Blog Archives
Q: How do you get such fine detail with soft pastel? Do they make pencil-size pastels? (Question from Lucia Sommer via Facebook)

A: After 37 years as a pastel artist, I have learned all sorts of techniques and can do whatever I want with it. I used regular Rembrandt white pastels for the sweater in “Sam and Bobo,” above.
There are several brands of pastel pencils that are made especially for drawing fine details. Sam’s face, hair, and hands are mostly pastel pencil. (Now I probably would not use pastel pencils as much. These days I only use them to draw lines and sign my name).
Another technique for making fine lines is to break a pastel stick and work with an edge.
Years ago I used to sharpen my pastels into a point with a small handheld sharpener (I still have one that allows me to change the blades). Sometimes I rub a pastel stick against a sandpaper pad until I get a somewhat sharp point. The problem with both of these methods is they waste so much pastel and pastels are not cheap! For example, my favorite French brand is nearly $20 per stick. I would never think of sharpening those!
Comments are welcome!
Q: Many of the world’s cultures have a mask tradition.
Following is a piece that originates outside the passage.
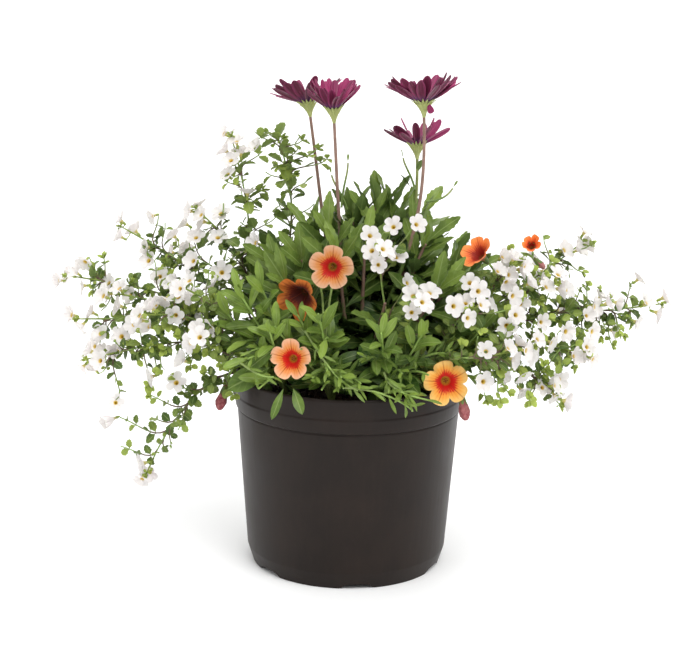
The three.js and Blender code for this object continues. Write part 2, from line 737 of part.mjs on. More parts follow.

Is there something special about Bolivian masks that first attracted you to them?

Bolivian Carnival Mask
A: My subject matter emerges directly from my travels. I visited Bolivia in 2017. What I especially liked then – and now – about Bolivian Carnival masks, is that they include additional textures – feathers, fur, costume jewelry, sequins, fabric, etc. that add to their physical presence. Masks from most of the other countries I’ve visited tend to be made of wood and/or paper mache and nothing else. In my view such masks are not as dramatic nor do they offer much expressive potential. They feel dead. They lack a certain “soulfulness.”
Furthermore, textures are challenging to render in soft pastel. For more than three decades I have been striving to improve my pastel techniques. By now I have a vast repertoire from which to select. As was true in my earlier series, with “Bolivianos” an important personal goal is to keep adding to the repertoire.
It takes months to create a pastel painting, which means I need masks that will hold my attention every day over the course of three or four months. I never want to be bored in the studio. If I am bored while making the work, those feelings will be directly transferred and I will make a boring pastel painting, something I hope never to do! The masks need to have a really strong ‘presence.’ Then as I slowly make a pastel painting, one that is exciting to work on from start to finish, I can transform my subject into something surprising and powerful that has never existed before!
Comments are welcome!
Q: Why do you sometimes depict the same subject matter twice?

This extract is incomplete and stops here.